# Available data
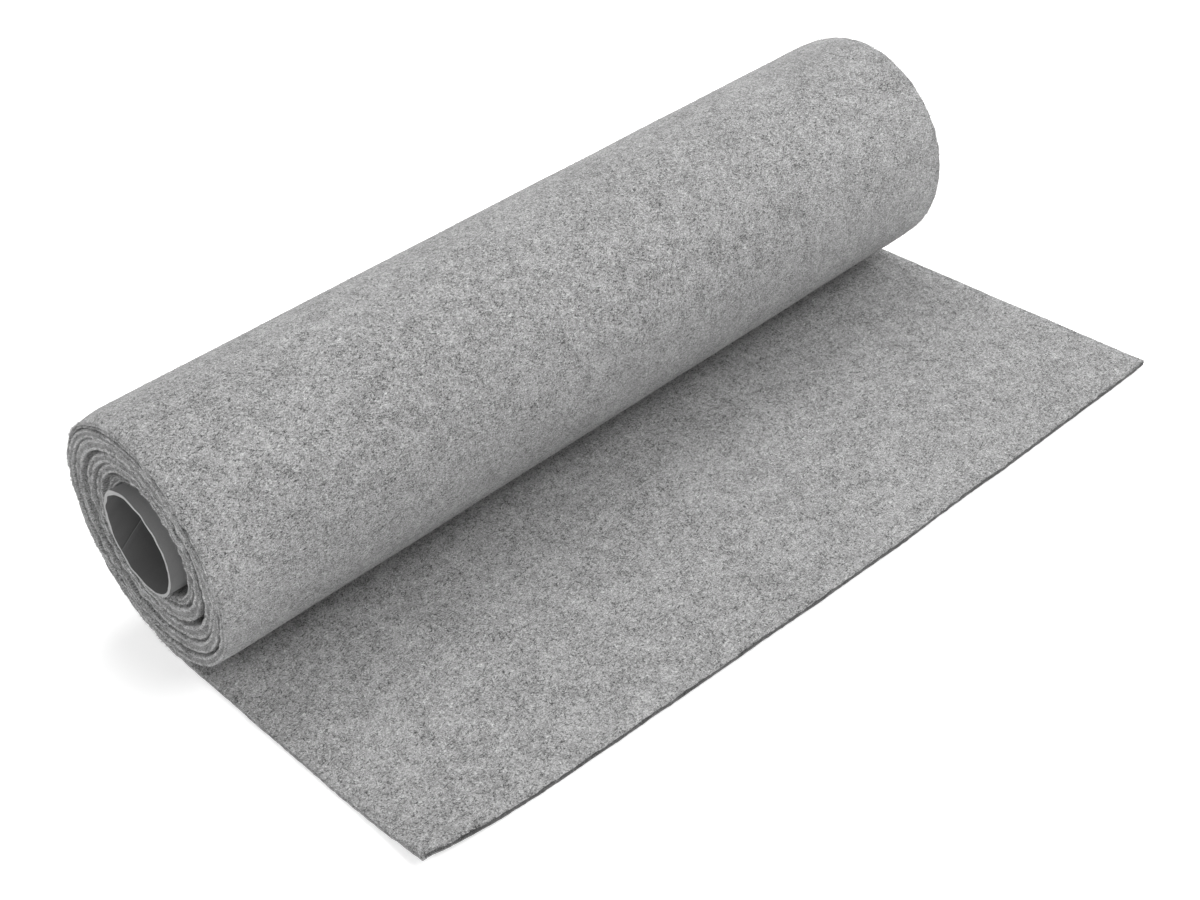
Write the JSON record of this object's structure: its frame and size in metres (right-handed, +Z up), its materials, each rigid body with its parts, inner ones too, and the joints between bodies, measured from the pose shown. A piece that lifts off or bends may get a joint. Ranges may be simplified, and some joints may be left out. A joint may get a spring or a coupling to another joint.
{
  "type": "roll of felt",
  "caption": "Roll of mottled grey craft felt wound loosely on a thin core tube, with its loose end lying flat on the floor in front of it.",
  "frame": {"origin": "on the floor under the middle of the whole part's box, roll and loose end together", "axes": "+X along the roll's axis, from the end where the tube stands out most; +Y from the loose end's cut edge towards the roll; +Z up"},
  "size_m": [0.4542, 0.243, 0.1224],
  "materials": {
    "felt": "matte needled felt of mixed light and dark grey fibres, with fuzzy cut edges",
    "tube_board": "smooth grey board wound in a spiral, with a paler raw cut end"
  },
  "bodies": {
    "root": {"felt": "felt", "core_tube": "tube_board"}
  },
  "joints": []
}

# Task instructions
All of the lines above must be returned exactly.

# Result below
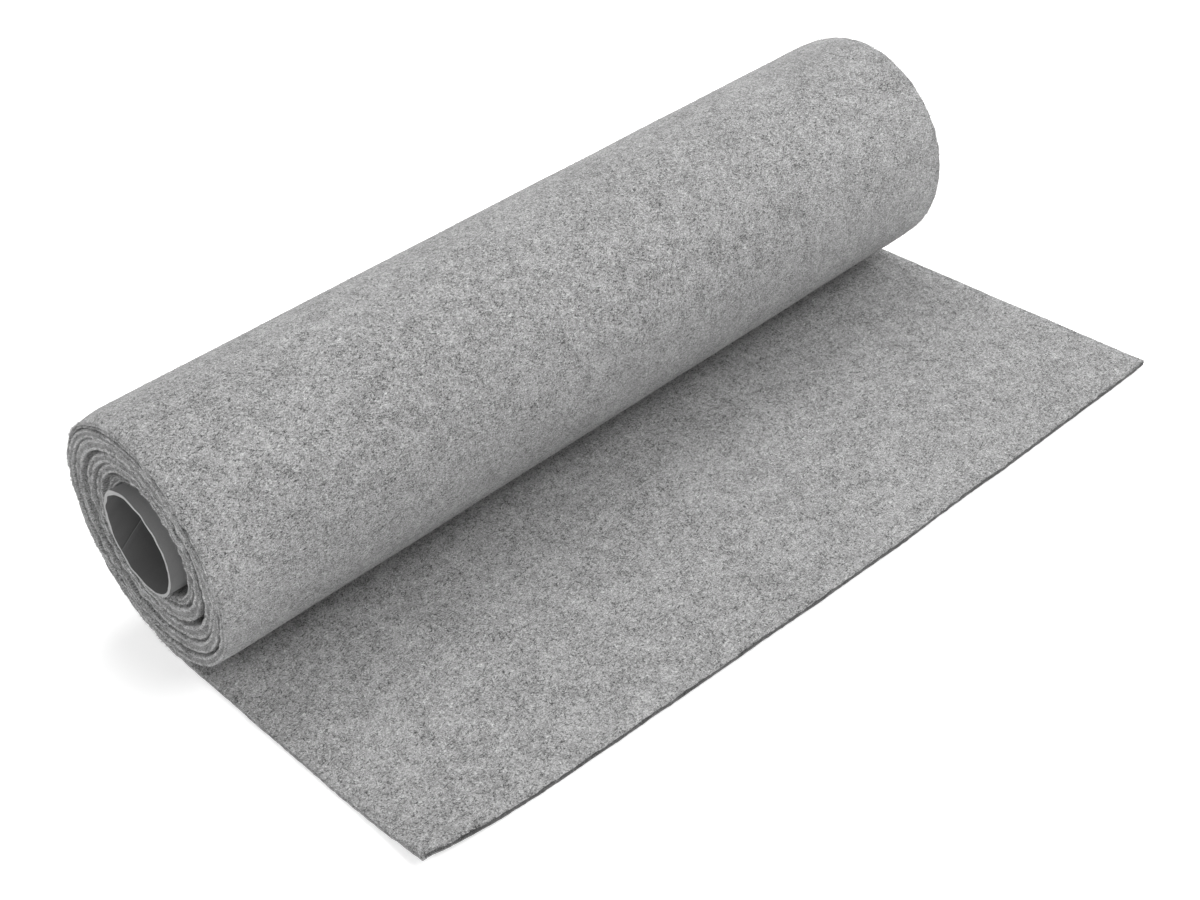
Write the JSON record of this object's structure: its frame and size in metres (right-handed, +Z up), its materials, each rigid body with its parts, inner ones too, and the joints between bodies, measured from the pose shown. A piece that lifts off or bends may get a joint. Ranges may be simplified, and some joints may be left out. A joint may get a spring or a coupling to another joint.
{
  "type": "roll of felt",
  "caption": "Roll of mottled grey craft felt wound loosely on a thin core tube, with its loose end lying flat on the floor in front of it.",
  "frame": {"origin": "on the floor under the middle of the whole part's box, roll and loose end together", "axes": "+X along the roll's axis, from the end where the tube stands out most; +Y from the loose end's cut edge towards the roll; +Z up"},
  "size_m": [0.4542, 0.243, 0.1224],
  "materials": {
    "felt": "matte needled felt of mixed light and dark grey fibres, with fuzzy cut edges",
    "tube_board": "smooth grey board wound in a spiral, with a paler raw cut end"
  },
  "bodies": {
    "root": {"felt": "felt", "core_tube": "tube_board"}
  },
  "joints": []
}